Although this technology is relatively new, searching for melodies based on contours is an old idea. In 1975, Denys Parsons published his ‘The Directory of Tunes and Musical Themes’ in which he catalogued about 15,000 classical pieces based on their melodic contours — how the pitch moves up and down. The identification of music based on its contours is thus called the ‘Parsons Code’.

Kelkar's method is also similar to other tools that are available online.

“For example, today we have musipedia.org which allows you to search for music based on its contours,” she says.

Listeners change the music

Sound, text and space are some of the modes included in the music. The same applies to actions, or simply thinking about them.

“If you visualise dancing, the music you hear will probably sound different to how it would if you didn’t.”

The music researcher also highlights how we experience concerts, something which has changed a lot over the years.

“We have musical genres where people sit still and listen respectfully, but that's something new, because many of our classical composers created music for dancing. We now play mazurkas and minuets in concert halls while the audience sits there watching respectfully. The same applies to jazz, which was a club music genre that was intended for people to dance to.”

She points out that this says something fundamental about the multimodality of music.

“Your perception of music is shaped by what you see and do, but the opposite also applies; what you do will affect the music.”

References:

Tejaswinee Kelkar: Computational Analysis of Melodic Contour and Body Movement. PhD thesis at the Department of Musicology, University of Oslo, 2019.
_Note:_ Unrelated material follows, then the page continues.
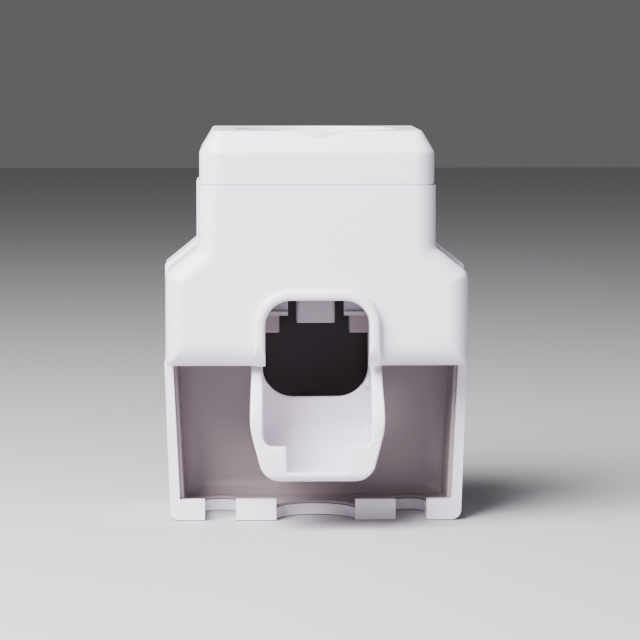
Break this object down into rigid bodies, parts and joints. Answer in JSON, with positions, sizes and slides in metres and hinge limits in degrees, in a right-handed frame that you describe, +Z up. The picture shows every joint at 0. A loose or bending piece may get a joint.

Bruno Laeng et.al.: Substituting facial movements in singers changes the sounds of musical intervals. Scientific Reports, 2021.

About the researcher

Tejaswinee Kelkar is a music researcher, data analyst, musician and teacher. She works with data analysis for Universal Music Norway and teaches on the Master's Programme on Music, Communication and Technology (MCT). She obtained her PhD from the Department of Musicology and the RITMO Centre for Interdisciplinary Research on Rhythm, Time and Movement.